At the age of seven, the Prince began to study the civil and military arts, but his thoughts were more naturally turned to other things. One spring day, he went out of the palace with his father and together they watched a farmer plowing. The Prince noticed a bird descending from the sky and grabbing a small worm that the plow had uncovered while turning the soil. The Prince sat down at the foot of a tree and began to reflect on this, saying to himself: "Alas! Do all living things come to kill each other?"

Then the Prince, who had lost his mother immediately after his birth, became deeply saddened by the tragedy of these two little beings.

His spiritual wound deepened day by day as he grew older. Like the little scar on a young tree, the suffering of human life took root ever more deeply in his heart.

The king became more and more tormented by the hermit's prophecy, and he tried in every possible way to cheer the Prince up and make him think of something else. When the Prince was nineteen years old, the king arranged his marriage with Princess Yaśodhara. She was the daughter of Suprabuddha, the Lord of Devadaha Castle and a brother of the late Queen Mâya.

For ten years, in the various Pavilions of Spring, Autumn, and Rainy Season, the Prince was immersed in a whirlwind of music, dance, and pleasure, but his thoughts kept returning to the problem of suffering, and he strove to understand the true meaning of human life.

The sutras tell of Gautama's famous awakening to the reality of things through the parable of the four doors.

One day, leaving his father's palace through the eastern gate, he met an old man. Another day, going through the southern gate, he saw a sick man. On another occasion, passing through the western gate, he saw a procession carrying a corpse. These encounters led him to reflect on the condition of the human being, inescapably confronted with the four sufferings: birth, old age, illness and death. The thought of having to face these sufferings one day must have been for him an even more intolerable suffering. From then on, he never stopped trying to find a solution to these sufferings.

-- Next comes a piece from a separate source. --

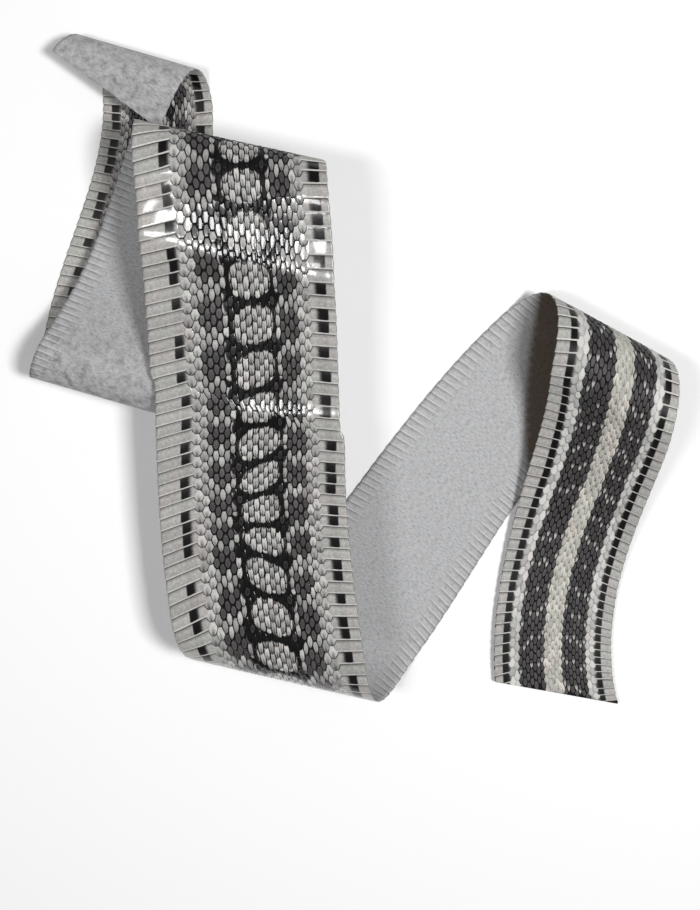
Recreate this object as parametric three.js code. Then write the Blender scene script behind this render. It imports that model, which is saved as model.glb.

"The luxuries of the palace, the health of the body, the joys of youth, what does it all mean to me?" he thought. "One day, perhaps I will be ill, and then I will become old and cannot escape death! The pride of youth, the pride of health, the pride of existence, all sensible people should leave them aside! "

"A man who is struggling for his life naturally seeks help. Now, there are two ways of seeking help: one is right and one is wrong. The wrong way is this: when one finds that sickness, old age and death are inevitable, one seeks help among things that are equally empty, equally transitory.

The right way to seek help is this: when one discovers the true nature of sickness, old age and death, one seeks help in that which is beyond all human suffering. In this life of palace pleasure, it seems to me that I seek help in the wrong way."

Gautama glimpsed the way to this solution when at last, coming out of the northern gate, he met an ascetic seeking the way.

 

And so the spiritual struggle arose in the Prince's heart until the age of 29 (19 according to another theory), when his only child, Rahula, was born. This event seems to have brought things to a head, for it was then that the Prince decided to leave his palace and seek the solution to his inner turmoil in the homeless life of a beggar. He left the palace at night with only his coachman Chandaka and rode Kanthaka, his favorite snow-white horse.